Probably the most complex static typesystem available is that of Qi, a language built on Common Lisp, with a Turing-complete typesystem. This does incur the penalty that the typechecking phase is not guaranteed to terminate, and has no performance guarantees.

Dependent and Generalized Algebraic Types

what is the "most complex" STATIC type system currently around, in terms of doing compile-time analysis for such value-constraints?

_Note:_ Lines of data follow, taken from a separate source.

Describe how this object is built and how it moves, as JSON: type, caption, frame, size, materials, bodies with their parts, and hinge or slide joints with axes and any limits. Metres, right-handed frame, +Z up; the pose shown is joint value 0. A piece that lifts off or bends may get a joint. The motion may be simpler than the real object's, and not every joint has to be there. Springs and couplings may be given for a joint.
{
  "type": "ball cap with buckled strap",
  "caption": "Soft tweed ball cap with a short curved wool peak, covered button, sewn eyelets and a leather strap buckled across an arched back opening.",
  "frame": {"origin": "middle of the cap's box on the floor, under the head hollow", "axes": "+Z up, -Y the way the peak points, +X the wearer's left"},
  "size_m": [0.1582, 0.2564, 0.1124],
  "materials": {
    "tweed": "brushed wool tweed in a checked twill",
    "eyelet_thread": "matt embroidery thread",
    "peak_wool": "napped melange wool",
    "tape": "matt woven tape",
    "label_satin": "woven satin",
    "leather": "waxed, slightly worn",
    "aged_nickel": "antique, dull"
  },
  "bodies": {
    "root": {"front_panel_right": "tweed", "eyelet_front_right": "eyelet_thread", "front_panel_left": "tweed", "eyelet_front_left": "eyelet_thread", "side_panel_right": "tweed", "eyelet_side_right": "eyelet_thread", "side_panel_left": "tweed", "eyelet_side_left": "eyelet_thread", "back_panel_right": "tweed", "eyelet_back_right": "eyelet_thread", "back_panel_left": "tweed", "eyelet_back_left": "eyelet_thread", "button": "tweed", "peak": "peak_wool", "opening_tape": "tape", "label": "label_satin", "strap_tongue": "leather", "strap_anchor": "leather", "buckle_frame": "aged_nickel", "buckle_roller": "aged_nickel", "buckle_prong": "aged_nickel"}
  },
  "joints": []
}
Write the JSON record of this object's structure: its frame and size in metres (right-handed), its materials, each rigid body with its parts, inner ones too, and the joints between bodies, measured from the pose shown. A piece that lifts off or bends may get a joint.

You might want to look at Epigram, Omega, and Cayenne

The most complex (terminating) type systems

The most complex terminating type systems are theorem provers. For example, many proof assistants are built around things that are essentially programming languages. Look at e.g. ALF, Twelf, Coq, etc. Using the Curry-Howard correspondence (generalized) with respect to any logic gives a type system. Deciding which of these logics/systems is most "complex" is trickier. Most likely many of them should be considered incomparable.

Barendregt Cube

It's perhaps worth using the Barendregt Cube as a launching-off point for a discussion like this. Also known as the "Lambda Cube" because Barendregt himself is too modest to call it the "Barendregt cube," it graphically relates various extensions of the simply-typed lambda calculus. That calculus is at the origin, and the axes are labelled with one of the various extensions, so that other vertices are identified by type systems that have the extensions named on the axes leading to those vertices. The result is that the Calculus of Constructions (higher-order, polymorphic, dependent types) lies at the opposite vertex of the simply-typed lambda calculus. The Calculus of Constructions is closely associated with Pure Type Systems, and more recently some effort has been made to address some complexities of Pure Type Systems in the Open Calculus of Constructions and Uniform Pure Type Systems. Briefly and informally, it seems reasonable to suggest that the most "complex" type systems are the Pure Type Systems.

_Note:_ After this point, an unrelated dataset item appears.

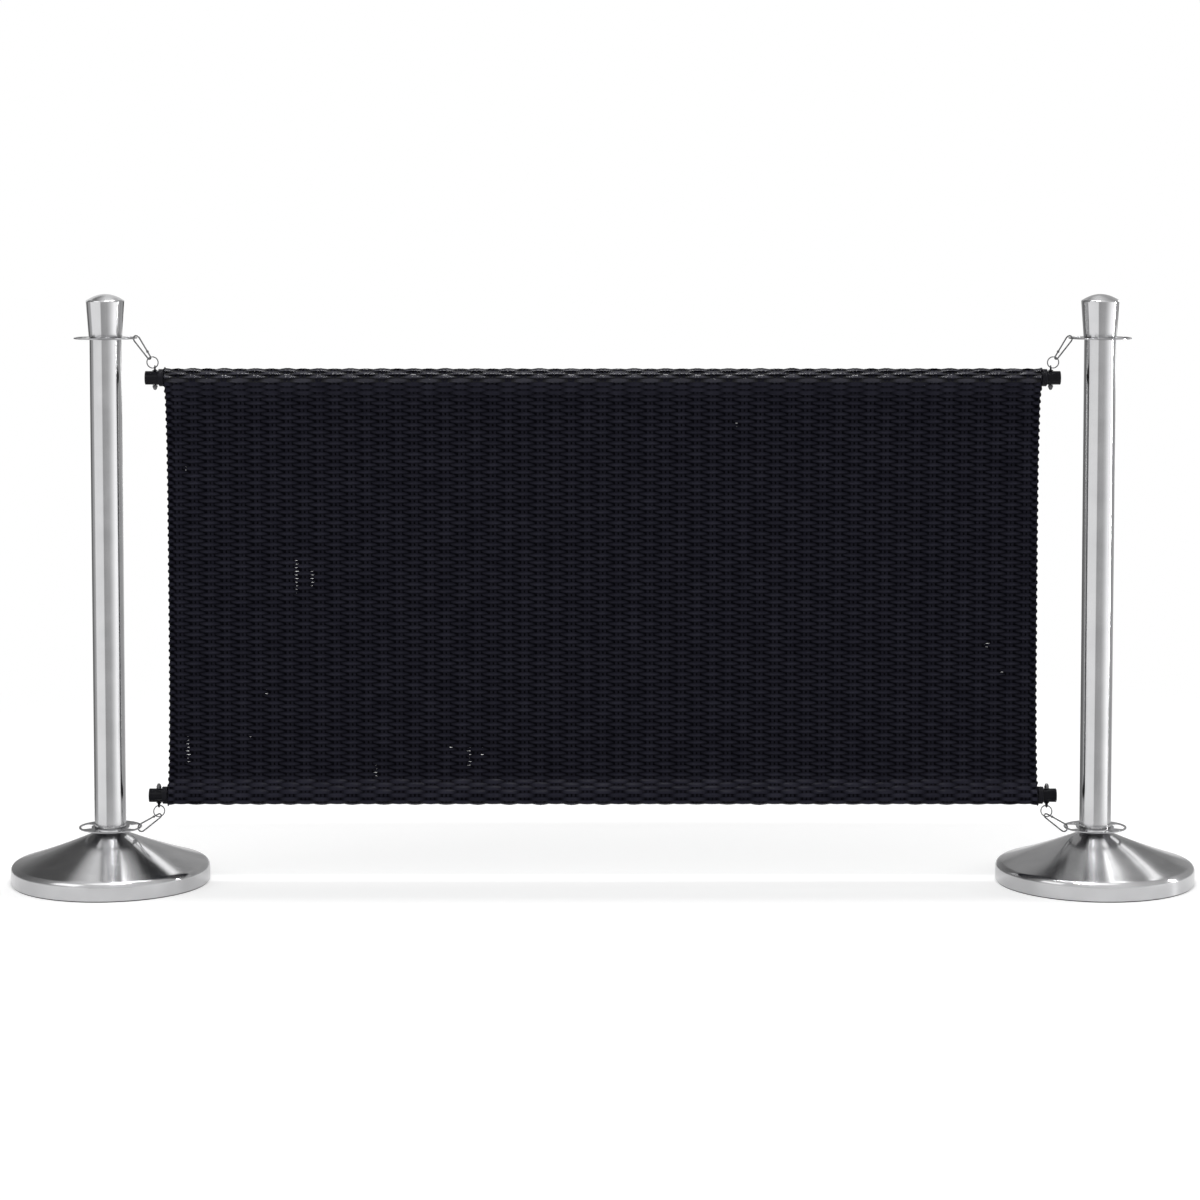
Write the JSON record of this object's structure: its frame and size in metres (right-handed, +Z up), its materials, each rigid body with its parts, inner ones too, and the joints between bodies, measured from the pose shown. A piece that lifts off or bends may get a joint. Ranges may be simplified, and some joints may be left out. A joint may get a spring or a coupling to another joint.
{
  "type": "cafe barrier",
  "caption": "Free-standing barrier: weighted steel posts with slotted plates carry a woven screen on rods, rings and snap hooks.",
  "frame": {"origin": "on the floor, midway between the two posts", "axes": "+X along the barrier to the right-hand post, +Y to the back, +Z up; the pictured side faces -Y"},
  "size_m": [1.9148, 0.32, 0.952],
  "materials": {
    "satin_steel": "satin stainless steel",
    "bright_steel": "polished stainless steel",
    "plain_steel": "zinc plated steel wire and fittings",
    "cast_iron": "black coated casting",
    "black_rubber": "matte black rubber",
    "black_paint": "black powder coat",
    "black_weave": "flat black resin strands in plain weave, slightly glossy"
  },
  "bodies": {
    "panel": {"woven_panel": "black_weave", "top_rod": "black_paint", "bottom_rod": "black_paint", "left_top_eye_bolt": "black_paint", "left_top_rod_washer": "plain_steel", "left_top_cap_nut": "plain_steel", "left_top_rod_end_cap": "black_rubber", "left_bottom_eye_bolt": "black_paint", "left_bottom_rod_washer": "plain_steel", "left_bottom_cap_nut": "plain_steel", "left_bottom_rod_end_cap": "black_rubber", "right_top_eye_bolt": "black_paint", "right_top_rod_washer": "plain_steel", "right_top_cap_nut": "plain_steel", "right_top_rod_end_cap": "black_rubber", "right_bottom_eye_bolt": "black_paint", "right_bottom_rod_washer": "plain_steel", "right_bottom_cap_nut": "plain_steel", "right_bottom_rod_end_cap": "black_rubber"},
    "left_hooks": {"left_top_hook_body": "plain_steel", "left_top_gate_pin": "plain_steel", "left_bottom_hook_body": "plain_steel", "left_bottom_gate_pin": "plain_steel"},
    "left_post": {"left_floor_ring": "black_rubber", "left_base_weight": "cast_iron", "left_base_cover": "satin_steel", "left_base_bolt": "plain_steel", "left_neck_collar": "bright_steel", "left_lower_plate": "bright_steel", "left_tube_foot_plug": "plain_steel", "left_post_tube": "satin_steel", "left_tube_head_plug": "plain_steel", "left_upper_plate": "bright_steel", "left_cap_stud": "plain_steel", "left_top_cap": "bright_steel"},
    "left_top_ring_body": {"left_top_ring": "plain_steel"},
    "left_top_gate_body": {"left_top_hook_gate": "plain_steel"},
    "left_bottom_ring_body": {"left_bottom_ring": "plain_steel"},
    "left_bottom_gate_body": {"left_bottom_hook_gate": "plain_steel"},
    "right_hooks": {"right_top_hook_body": "plain_steel", "right_top_gate_pin": "plain_steel", "right_bottom_hook_body": "plain_steel", "right_bottom_gate_pin": "plain_steel"},
    "right_post": {"right_floor_ring": "black_rubber", "right_base_weight": "cast_iron", "right_base_cover": "satin_steel", "right_base_bolt": "plain_steel", "right_neck_collar": "bright_steel", "right_lower_plate": "bright_steel", "right_tube_foot_plug": "plain_steel", "right_post_tube": "satin_steel", "right_tube_head_plug": "plain_steel", "right_upper_plate": "bright_steel", "right_cap_stud": "plain_steel", "right_top_cap": "bright_steel"},
    "right_top_ring_body": {"right_top_ring": "plain_steel"},
    "right_top_gate_body": {"right_top_hook_gate": "plain_steel"},
    "right_bottom_ring_body": {"right_bottom_ring": "plain_steel"},
    "right_bottom_gate_body": {"right_bottom_hook_gate": "plain_steel"}
  },
  "joints": [
    {"name": "left_panel_swing", "type": "hinge", "parent": "panel", "child": "left_hooks", "pos_m": [-0.7185, 0, 0.479], "axis": [0, 0, 1], "range_deg": [-25, 25]},
    {"name": "left_post_turn", "type": "hinge", "parent": "left_hooks", "child": "left_post", "pos_m": [-0.79745, 0, 0.479], "axis": [0, 0, 1], "range_deg": [-22, 22]},
    {"name": "left_top_ring_spin", "type": "hinge", "parent": "left_hooks", "child": "left_top_ring_body", "pos_m": [-0.72225, 0, 0.84229], "axis": [-0.3372, 0.9135, -0.2274], "continuous": true},
    {"name": "left_top_gate_open", "type": "hinge", "parent": "left_hooks", "child": "left_top_gate_body", "pos_m": [-0.72988, -0.00231, 0.85972], "axis": [-0.4636, -0.829, -0.3127], "range_deg": [0, 20], "stiffness_Nm_per_rad": 0.01, "springref_deg": -20.05},
    {"name": "left_bottom_ring_spin", "type": "hinge", "parent": "left_hooks", "child": "left_bottom_ring_body", "pos_m": [-0.7185, 0, 0.11455], "axis": [-0.3907, 0.9205, 0], "continuous": true},
    {"name": "left_bottom_gate_open", "type": "hinge", "parent": "left_hooks", "child": "left_bottom_gate_body", "pos_m": [-0.72768, 0.00106, 0.1052], "axis": [-0.2231, -0.927, 0.3014], "range_deg": [0, 20], "stiffness_Nm_per_rad": 0.01, "springref_deg": -20.05},
    {"name": "right_panel_swing", "type": "hinge", "parent": "panel", "child": "right_hooks", "pos_m": [0.7185, 0, 0.479], "axis": [0, 0, 1], "range_deg": [-25, 25]},
    {"name": "right_post_turn", "type": "hinge", "parent": "right_hooks", "child": "right_post", "pos_m": [0.79745, 0, 0.479], "axis": [0, 0, 1], "range_deg": [-22, 22]},
    {"name": "right_top_ring_spin", "type": "hinge", "parent": "right_hooks", "child": "right_top_ring_body", "pos_m": [0.72225, 0, 0.84229], "axis": [0.3372, 0.9135, -0.2274], "continuous": true},
    {"name": "right_top_gate_open", "type": "hinge", "parent": "right_hooks", "child": "right_top_gate_body", "pos_m": [0.72988, -0.00231, 0.85972], "axis": [-0.4636, 0.829, 0.3127], "range_deg": [0, 20], "stiffness_Nm_per_rad": 0.01, "springref_deg": -20.05},
    {"name": "right_bottom_ring_spin", "type": "hinge", "parent": "right_hooks", "child": "right_bottom_ring_body", "pos_m": [0.7185, 0, 0.11455], "axis": [0.3907, 0.9205, 0], "continuous": true},
    {"name": "right_bottom_gate_open", "type": "hinge", "parent": "right_hooks", "child": "right_bottom_gate_body", "pos_m": [0.72768, 0.00106, 0.1052], "axis": [-0.2231, 0.927, -0.3014], "range_deg": [0, 20], "stiffness_Nm_per_rad": 0.01, "springref_deg": -20.05}
  ]
}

Comparing type system strength

Deciding which of these logics/systems is most "complex" is trickier. Most likely many of them should be considered incomparable.

The strength of these logics can be compared by analyzing their "proof theoretic strength". This can be characterized by, for instance, arithmetical formula strength, which functions may be expressed, or countable ordinals. I don't know much about any of these; I think the second-order polymorphic lambda calculus has ordinal strength epsilon_0 and can express all functions provably total in second order arithmetic.

But I could be mistaken.

I don't know if the strength of more expressive calculi have been analyzed. Which functions can F_omega express? How about the calculus of constructions?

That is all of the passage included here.